# [Recorded information]
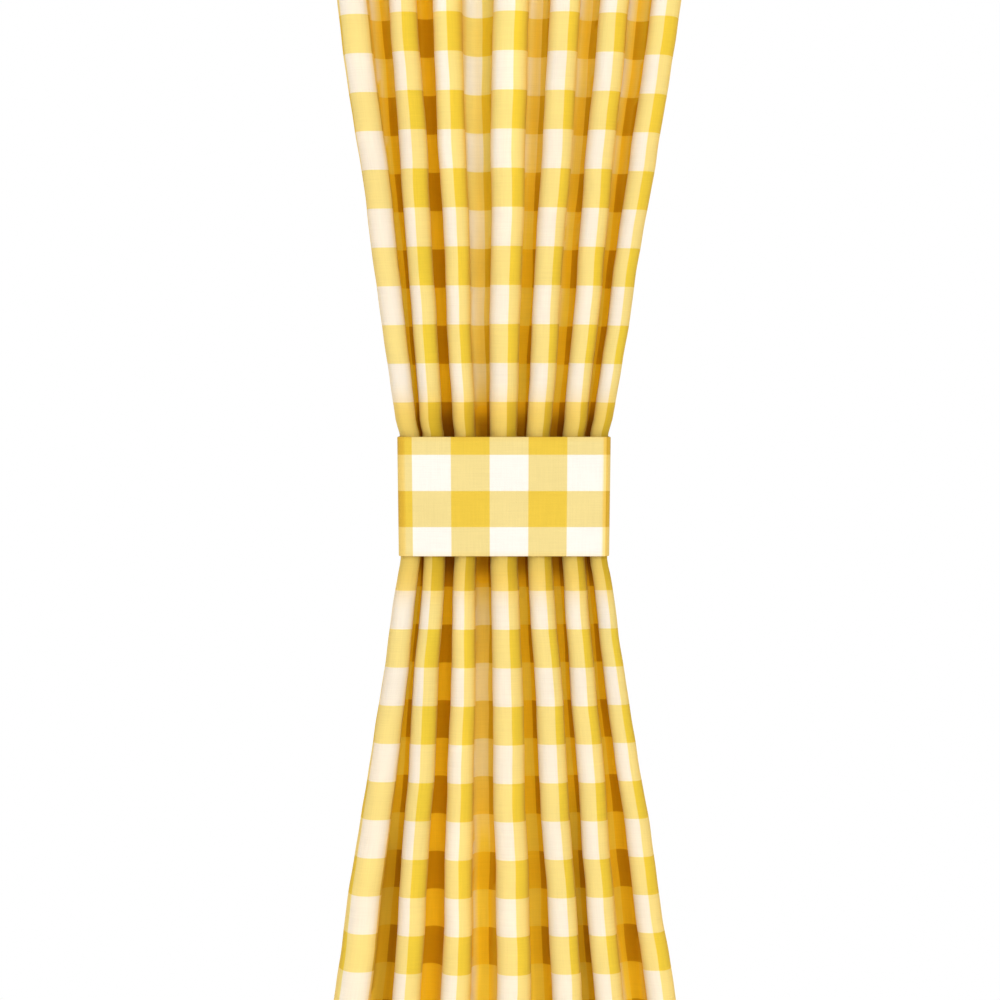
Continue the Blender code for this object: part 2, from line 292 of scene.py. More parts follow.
# the cloth's own coordinates in metres come from the map called cloth
def makeGingham(name, look, across, along, middleAcross, middleAlong):
    made = bpy.data.materials.new(name)
    made.use_nodes = True
    tree = made.node_tree
    shader = tree.nodes["Principled BSDF"]
    cloth = tree.nodes.new("ShaderNodeUVMap")
    cloth.uv_map = "cloth"
    cloth = cloth.outputs["UV"]
    checks = addGroup(tree, checkGroup, {
        "Cloth": cloth, "Check Across": across, "Check Along": along, "Middle Across": middleAcross,
        "Middle Along": middleAlong, "Blur": gingham["checkBlur"], "White": opaque(look["white"]),
        "Single": opaque(look["single"]), "Double": opaque(look["double"])})
    weave = addGroup(tree, weaveGroup, {"Cloth": cloth, "Yarn": gingham["yarn"], "Slub": gingham["slub"]})
    masks = {}
    for label in ("foldShade", "drawnIn"):
        node = tree.nodes.new("ShaderNodeAttribute")
        node.attribute_name = label
        masks[label] = node.outputs["Fac"]
    toned = tree.nodes.new("ShaderNodeVectorMath")
    toned.operation = "SCALE"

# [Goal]
Copy all data exactly, start to finish.

# [Expected output]
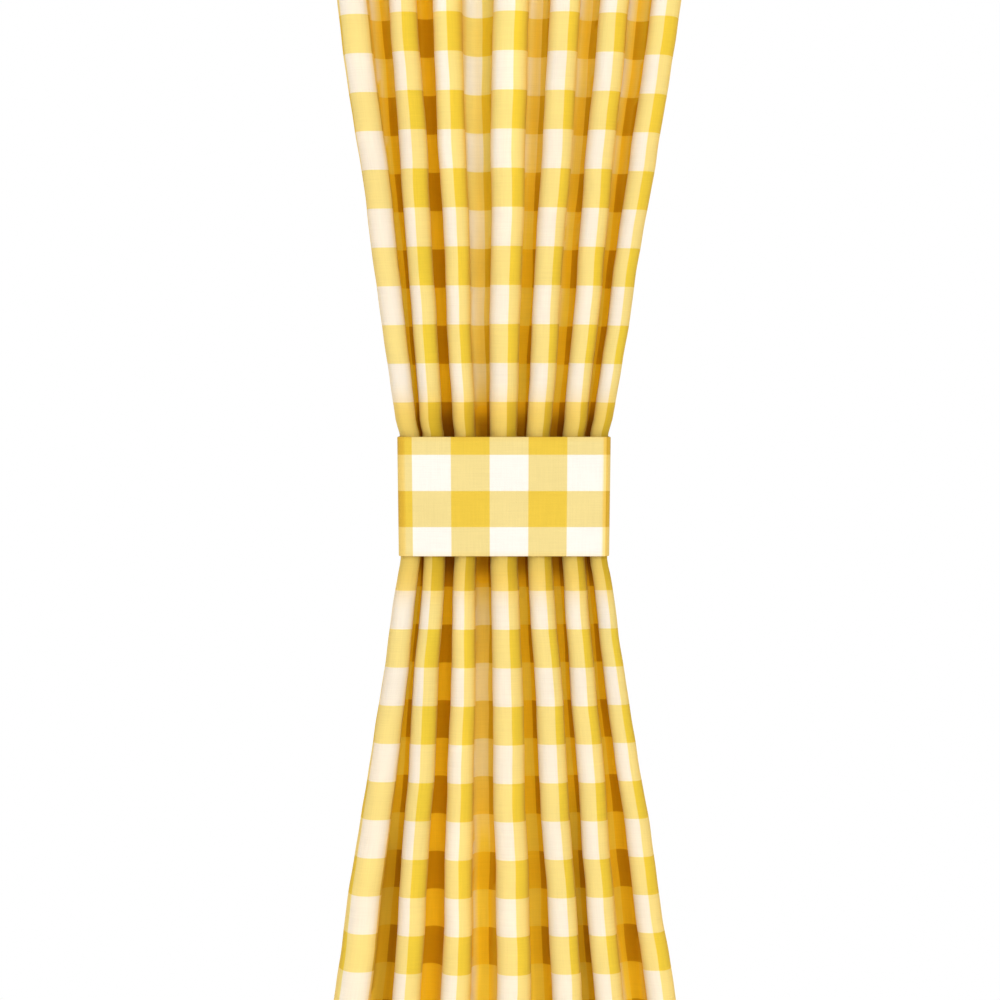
Continue the Blender code for this object: part 2, from line 292 of scene.py. More parts follow.
# the cloth's own coordinates in metres come from the map called cloth
def makeGingham(name, look, across, along, middleAcross, middleAlong):
    made = bpy.data.materials.new(name)
    made.use_nodes = True
    tree = made.node_tree
    shader = tree.nodes["Principled BSDF"]
    cloth = tree.nodes.new("ShaderNodeUVMap")
    cloth.uv_map = "cloth"
    cloth = cloth.outputs["UV"]
    checks = addGroup(tree, checkGroup, {
        "Cloth": cloth, "Check Across": across, "Check Along": along, "Middle Across": middleAcross,
        "Middle Along": middleAlong, "Blur": gingham["checkBlur"], "White": opaque(look["white"]),
        "Single": opaque(look["single"]), "Double": opaque(look["double"])})
    weave = addGroup(tree, weaveGroup, {"Cloth": cloth, "Yarn": gingham["yarn"], "Slub": gingham["slub"]})
    masks = {}
    for label in ("foldShade", "drawnIn"):
        node = tree.nodes.new("ShaderNodeAttribute")
        node.attribute_name = label
        masks[label] = node.outputs["Fac"]
    toned = tree.nodes.new("ShaderNodeVectorMath")
    toned.operation = "SCALE"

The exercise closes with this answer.